Entretanto, estamos vivendo um momento muito preocupante em que, há anos, os líderes da extrema direita vêm instigando comportamentos disruptivos, em que a quebra da disciplina, através de uma agitação perturbadora, vem sendo imitada pelos seguidores. Daí eu ter uma forte suspeita de que esse advogado do processo em Campos deva ser até um bolsonarista.
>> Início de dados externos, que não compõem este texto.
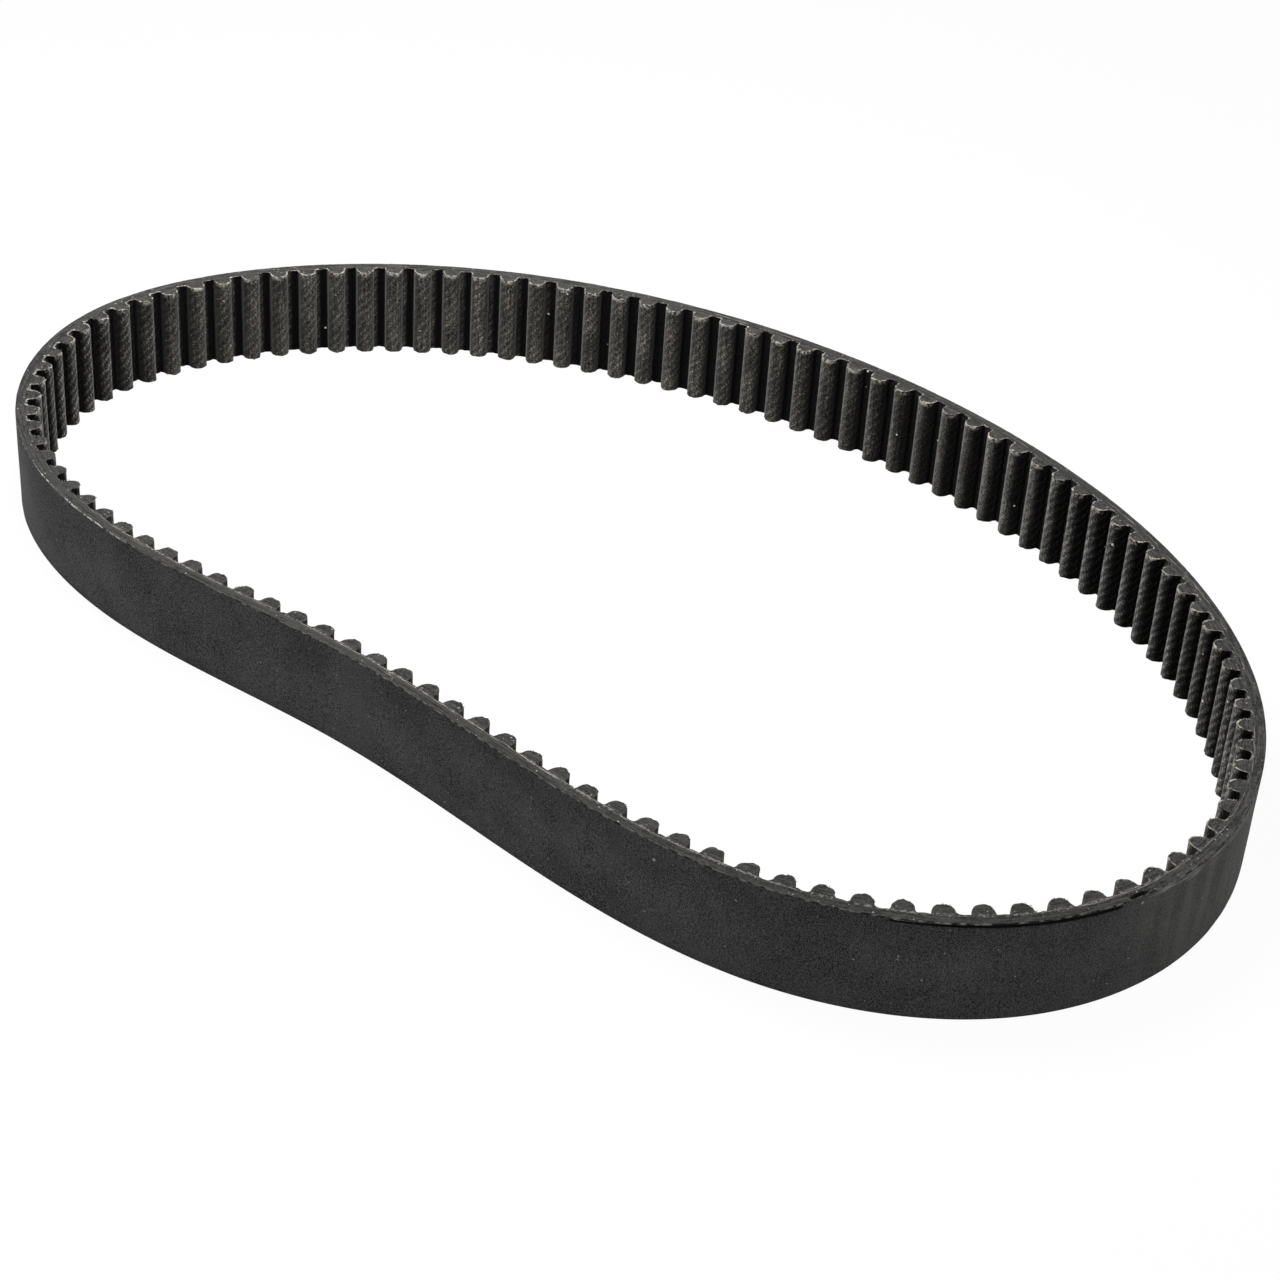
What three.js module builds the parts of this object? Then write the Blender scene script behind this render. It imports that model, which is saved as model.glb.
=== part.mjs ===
// An endless timing belt, standing on one cut edge and sprung into a soft kidney-shaped loop.
// Millimetres, +Z up. The origin is at the middle of the floor that the belt's outline covers.
//
// The belt is a bonded stack. From the back to the teeth it has the backing rubber, two tensile
// cords wound side by side, the tooth rubber and the facing fabric. The stack is moulded as a wide
// sleeve and sliced to width, so both edges are flat cuts through all of its layers.
import * as THREE from 'three';

// Driving dimensions
const TEETH = 108;
const TOOTH_PITCH = 5;
const BELT_WIDTH = 15;
const BACKING_THICKNESS = 0.85;
const CORD_DIAMETER = 0.6;
const CUSHION_THICKNESS = 0.0715;
const FACING_THICKNESS = 0.2;

// One tooth, seen from the cut edge, and the flat land between two teeth. Heights are over the land.
const LAND_WIDTH = 1.5;
const TOOTH_HEIGHT = 2.08;
const TOOTH_FLANK_WIDTH = 2.6;
const TOOTH_FLANK_HEIGHT = 1.45;
const TOOTH_CROWN_WIDTH = 1.1;

// The two cords climb side by side, each by its lead in one turn, from a margin at the lower edge
const CORD_LEAD = 2.4;
const CORD_EDGE_MARGIN = 0.5;

// The loop's lay: the corners of a closed cubic spline, as shares of the belt's length.
// It goes along the side that sags in at its middle, round the right end, back along the long
// outer side and round the left end.
const LAY_CORNER_SHARES = [
  [-0.158, -0.1], [-0.085, -0.118], [-0.008, -0.105], [0.069, -0.114], [0.134, -0.111],
  [0.183, -0.078], [0.199, -0.022], [0.175, 0.039], [0.118, 0.087], [0.041, 0.113],
  [-0.047, 0.114], [-0.129, 0.084], [-0.184, 0.028], [-0.202, -0.039],
];
const LAY_SAMPLES_PER_CORNER = 60;
const FIRST_LAND_SHARE = 0.79;

// Distances from the cords' centre line, positive towards the inside of the loop
const CORD_TO_BACK = -(CORD_DIAMETER / 2 + BACKING_THICKNESS);
const CORD_TO_BACKING_FACE = -CORD_DIAMETER / 2;
const CORD_TO_CUSHION_FACE = CORD_DIAMETER / 2;
const CORD_TO_LAND = CORD_TO_CUSHION_FACE + CUSHION_THICKNESS + FACING_THICKNESS;

// A point of the closed cubic spline, turn from 0 to 1 once round the loop
function layPoint(turn) {
  const count = LAY_CORNER_SHARES.length;
  const place = turn * count;
  const first = Math.floor(place);
  const t = place - first;
  const weights = [
    (1 - t) ** 3 / 6,
    (3 * t ** 3 - 6 * t ** 2 + 4) / 6,
    (-3 * t ** 3 + 3 * t ** 2 + 3 * t + 1) / 6,
    t ** 3 / 6,
  ];
  const point = new THREE.Vector2();
  weights.forEach((weight, i) => {
    const [x, y] = LAY_CORNER_SHARES[(first + i - 1 + count) % count];
    point.x += weight * x;
    point.y += weight * y;
  });
  return point;
}

// The middle of each land, on the cords' centre line: the belt is stiff along a tooth and bends at
// the thin lands, so the centre line is a polygon with one straight side of one pitch to a tooth.
function landCentres() {
  const samples = LAY_CORNER_SHARES.length * LAY_SAMPLES_PER_CORNER;
  const points = [];
  for (let i = 0; i <= samples; i += 1) points.push(layPoint(i / samples));
  const run = [0];
  for (let i = 1; i <= samples; i += 1) run.push(run[i - 1] + points[i].distanceTo(points[i - 1]));
  const whole = run[samples];
  const lands = [];
  let at = 0;
  for (let tooth = 0; tooth < TEETH; tooth += 1) {
    const distance = (whole * (tooth + FIRST_LAND_SHARE)) / TEETH;
    while (run[at + 1] < distance) at += 1;
    const between = (distance - run[at]) / (run[at + 1] - run[at]);
    lands.push(points[at].clone().lerp(points[at + 1], between));
  }
  let sides = 0;
  for (let i = 0; i < TEETH; i += 1) sides += lands[i].distanceTo(lands[(i + 1) % TEETH]);
  for (const land of lands) land.multiplyScalar((TEETH * TOOTH_PITCH) / sides);
  return lands;
}

// Direction along the belt at each side of the polygon, and the normal towards the loop's inside
function toothFrames(lands) {
  return lands.map((land, i) => {
    const next = lands[(i + 1) % TEETH];
    const along = next.clone().sub(land).normalize();
    const inward = new THREE.Vector2(-along.y, along.x);
    return { along, inward, middle: land.clone().lerp(next, 1 / 2) };
  });
}

// A line that runs at one distance from the centre line, with one corner at each land
function offsetLine(lands, frames, distance) {
  return lands.map((land, i) => {
    const before = frames[(i - 1 + TEETH) % TEETH].inward;
    const mitre = before.clone().add(frames[i].inward);
    mitre.multiplyScalar(2 / mitre.lengthSq());
    return land.clone().addScaledVector(mitre, distance);
  });
}

// The tooth's outline over the lands, from root to root, as [along the belt, height] pairs,
// with the middles of the lands at both ends
function toothOutline() {
  const half = [
    [TOOTH_PITCH / 2, 0],
    [(TOOTH_PITCH - LAND_WIDTH) / 2, 0],
    [TOOTH_FLANK_WIDTH / 2, TOOTH_FLANK_HEIGHT],
    [TOOTH_CROWN_WIDTH / 2, TOOTH_HEIGHT],
  ];
  const left = half.map(([x, height]) => new THREE.Vector2(-x, height));
  const right = half.map(([x, height]) => new THREE.Vector2(x, height)).reverse();
  return [...left, ...right];
}

// The same outline sunk into the tooth by a thickness, every face moved square to itself
function sunkOutline(outline, thickness) {
  return outline.slice(1, -1).map((point, i) => {
    const before = point.clone().sub(outline[i]).normalize();
    const after = outline[i + 2].clone().sub(point).normalize();
    const mitre = new THREE.Vector2(before.y + after.y, -before.x - after.x);
    mitre.multiplyScalar(2 / mitre.lengthSq());
    return point.clone().addScaledVector(mitre, thickness);
  });
}

// A tooth outline repeated round the loop, its lands at the facing's surface
function toothedLine(frames, outline) {
  return frames.flatMap(({ along, inward, middle }) =>
    outline.map((point) =>
      middle
        .clone()
        .addScaledVector(along, point.x)
        .addScaledVector(inward, CORD_TO_LAND + point.y)));
}

// A layer between two closed lines, standing on the floor over the whole width of the belt
function layer(outside, inside) {
  const shape = new THREE.Shape(outside);
  shape.holes.push(new THREE.Path(inside));
  return new THREE.ExtrudeGeometry(shape, { depth: BELT_WIDTH, bevelEnabled: false, steps: 1 });
}

// One cord, an unbroken winding with a square section, climbing from its first height
function windingGeometry(backingFace, cushionFace, turns, firstHeight) {
  const steps = turns * TEETH;
  const radius = CORD_DIAMETER / 2;
  const heights = [];
  const positions = [];
  for (let i = 0; i <= steps; i += 1) {
    const outer = backingFace[i % TEETH];
    const inner = cushionFace[i % TEETH];
    const height = firstHeight + (CORD_LEAD * i) / TEETH;
    positions.push(outer.x, outer.y, height - radius, inner.x, inner.y, height - radius);
    positions.push(inner.x, inner.y, height + radius, outer.x, outer.y, height + radius);
    heights.push(height);
  }
  const corners = 4;
  const triangles = [];
  for (let i = 0; i < steps; i += 1) {
    for (let side = 0; side < corners; side += 1) {
      const a = i * corners + side;
      const b = i * corners + ((side + 1) % corners);
      triangles.push(a, b, a + corners, b, b + corners, a + corners);
    }
  }
  const last = steps * corners;
  triangles.push(0, 2, 1, 0, 3, 2);
  triangles.push(last, last + 1, last + 2, last, last + 2, last + 3);
  const geometry = new THREE.BufferGeometry();
  geometry.setAttribute('position', new THREE.Float32BufferAttribute(positions, 3));
  geometry.setIndex(triangles);
  geometry.computeVertexNormals();
  const gaps = heights.slice(TEETH).map((height, i) => height - heights[i] - CORD_DIAMETER);
  console.log('Least gap of the cord to its own next turn, mm', Math.min(...gaps).toFixed(2));
  return geometry;
}

// The finish of each material
const BACKING_RUBBER = { color: 0x2d2d2e, roughness: 0.82, metalness: 0 };
const TOOTH_RUBBER = { color: 0x262627, roughness: 0.85, metalness: 0 };
const FACING_NYLON = { color: 0x4a4643, roughness: 0.95, metalness: 0 };
const GLASS_CORD = { color: 0xcfc6ae, roughness: 0.6, metalness: 0 };

function piece(name, geometry, finish) {
  const mesh = new THREE.Mesh(geometry, new THREE.MeshStandardMaterial(finish));
  mesh.name = name;
  return mesh;
}

// The lines that the layers share, moved so that the back's outline is centred on the origin
const lands = landCentres();
const box = new THREE.Box2().setFromPoints(offsetLine(lands, toothFrames(lands), CORD_TO_BACK));
const centre = box.getCenter(new THREE.Vector2());
for (const land of lands) land.sub(centre);
const frames = toothFrames(lands);
const back = offsetLine(lands, frames, CORD_TO_BACK);
const backingFace = offsetLine(lands, frames, CORD_TO_BACKING_FACE);
const cushionFace = offsetLine(lands, frames, CORD_TO_CUSHION_FACE);
const surfaceOutline = toothOutline();
const facingSurface = toothedLine(frames, surfaceOutline.slice(1, -1));
const facingBase = toothedLine(frames, sunkOutline(surfaceOutline, FACING_THICKNESS));

// As many whole turns as the width holds, with the second cord half a lead above the first
const windingRoom = BELT_WIDTH - 2 * CORD_EDGE_MARGIN - CORD_DIAMETER;
const cordTurns = Math.floor(windingRoom / CORD_LEAD - 1 / 2);
const firstHeight = CORD_EDGE_MARGIN + CORD_DIAMETER / 2;
const secondHeight = firstHeight + CORD_LEAD / 2;
const winding = (height) => windingGeometry(backingFace, cushionFace, cordTurns, height);

const belt = new THREE.Group();
belt.add(
  piece('backing_rubber', layer(back, backingFace), BACKING_RUBBER),
  piece('s_twist_cord', winding(firstHeight), GLASS_CORD),
  piece('z_twist_cord', winding(secondHeight), GLASS_CORD),
  piece('tooth_rubber', layer(cushionFace, facingBase), TOOTH_RUBBER),
  piece('facing_fabric', layer(facingBase, facingSurface), FACING_NYLON),
);

export default belt;
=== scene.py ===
import math

import bpy
import numpy as np
from mathutils import Matrix, Vector


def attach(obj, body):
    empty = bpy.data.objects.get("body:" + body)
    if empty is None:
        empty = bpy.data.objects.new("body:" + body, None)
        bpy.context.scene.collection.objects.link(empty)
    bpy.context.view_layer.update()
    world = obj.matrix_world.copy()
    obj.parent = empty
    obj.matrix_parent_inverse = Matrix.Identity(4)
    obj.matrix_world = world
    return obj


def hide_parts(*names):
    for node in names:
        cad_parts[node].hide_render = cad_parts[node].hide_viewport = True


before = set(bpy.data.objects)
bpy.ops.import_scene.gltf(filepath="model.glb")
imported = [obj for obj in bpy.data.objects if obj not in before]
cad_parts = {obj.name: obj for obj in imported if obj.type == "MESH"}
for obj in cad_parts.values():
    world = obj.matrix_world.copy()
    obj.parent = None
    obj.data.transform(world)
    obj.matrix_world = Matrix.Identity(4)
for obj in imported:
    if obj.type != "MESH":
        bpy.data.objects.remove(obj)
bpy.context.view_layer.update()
MM = 0.001

# Camera. It looks down on the loop from the front and the right, where the photograph was taken from,
# through a long lens. The shift puts the loop a little right of the middle and up, as it is there.
CAMERA_PLACE = Vector((222.05, -273.84, 219.16)) * MM
CAMERA_AZIMUTH = math.radians(39.92)
CAMERA_ELEVATION = math.radians(33.37)
CAMERA_ROLL = math.radians(3.44)
CAMERA_LENS = 77.15
CAMERA_SHIFT = (0.0316, 0.0173)
CAMERA_REACH = (10 * MM, 5)


def camera_axes(azimuth, elevation, roll):
    ahead = Vector((-math.sin(azimuth) * math.cos(elevation),
                    math.cos(azimuth) * math.cos(elevation), -math.sin(elevation)))
    level = Vector((math.cos(azimuth), math.sin(azimuth), 0))
    upward = level.cross(ahead)
    right = level * math.cos(roll) + upward * math.sin(roll)
    up = upward * math.cos(roll) - level * math.sin(roll)
    return Matrix((right, up, -ahead)).transposed()


camera = bpy.data.objects.new("camera", bpy.data.cameras.new("camera"))
camera.data.lens = CAMERA_LENS
camera.data.shift_x, camera.data.shift_y = CAMERA_SHIFT
camera.data.clip_start, camera.data.clip_end = CAMERA_REACH
axes = camera_axes(CAMERA_AZIMUTH, CAMERA_ELEVATION, CAMERA_ROLL)
camera.matrix_world = Matrix.Translation(CAMERA_PLACE) @ axes.to_4x4()
bpy.context.scene.collection.objects.link(camera)
bpy.context.scene.camera = camera

# Floor and light. A wide pale floor runs out to a white surround. The main lamp is small and hangs low over
# the left half of the loop, so that the teeth are lit from above. Two larger lamps stand far off, at the
# front and the right, and light the back.
FLOOR_SIDE = 3.0
FLOOR_COLOR = (0.8, 0.8, 0.8, 1)
FLOOR_LIFT = 0.965
SURROUND_LIGHT = 0.04
WHITE = (1, 1, 1, 1)
LAMPS = {
    "overhead": {"at": (-0.07, -0.015, 0.27), "aim": (-0.06, 0, 0), "size": 0.14, "power": 1.5},
    "front": {"at": (0, -0.85, 0.35), "aim": (0, 0, 0), "size": 0.5, "power": 2.0},
    "right": {"at": (0.85, -0.05, 0.25), "aim": (0, 0, 0), "size": 0.4, "power": 2.2},
}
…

Provavelmente a suspensão preventiva das atividades do advogado será acatada pelo Tribunal de Ética e Disciplina (TED) da Seccional da OAB no Rio de Janeiro e acredito que a cassação do seu registro profissional, ao final do processo disciplinar, deverá ser acolhida. Contudo, temo que o episódio possa estimular outros a agirem de modo semelhante dentro e fora da advocacia, inclusive delirando a ponto de acharem que estariam vivendo numa ditadura do STF e, por isso, precisariam lutar contra um sistema de corrupção da esquerda.
Desse modo, considerando que o discurso do ódio foi iniciado desde 2018 contra as instituições democráticas, quando o deputado federal Eduardo Bolsonaro defendeu fechar STF com "um soldado e um cabo", torna-se indispensável que o ex-presidente seja julgado e condenado com os rigores da Lei. E, por isso, nada de anistia para golpistas.
Já o advogado de Campos, seu caso precisa ser investigado também nesse contexto que o país atravessa hoje e não apenas como uma ruptura da ética e do decoro profissional. Daí concluo que o TED precisa fazer um estudo mais aprofundado acerca das motivações do autor do fato e tentar estabelecer uma ligação do seu comportamento com o bolsonarismo.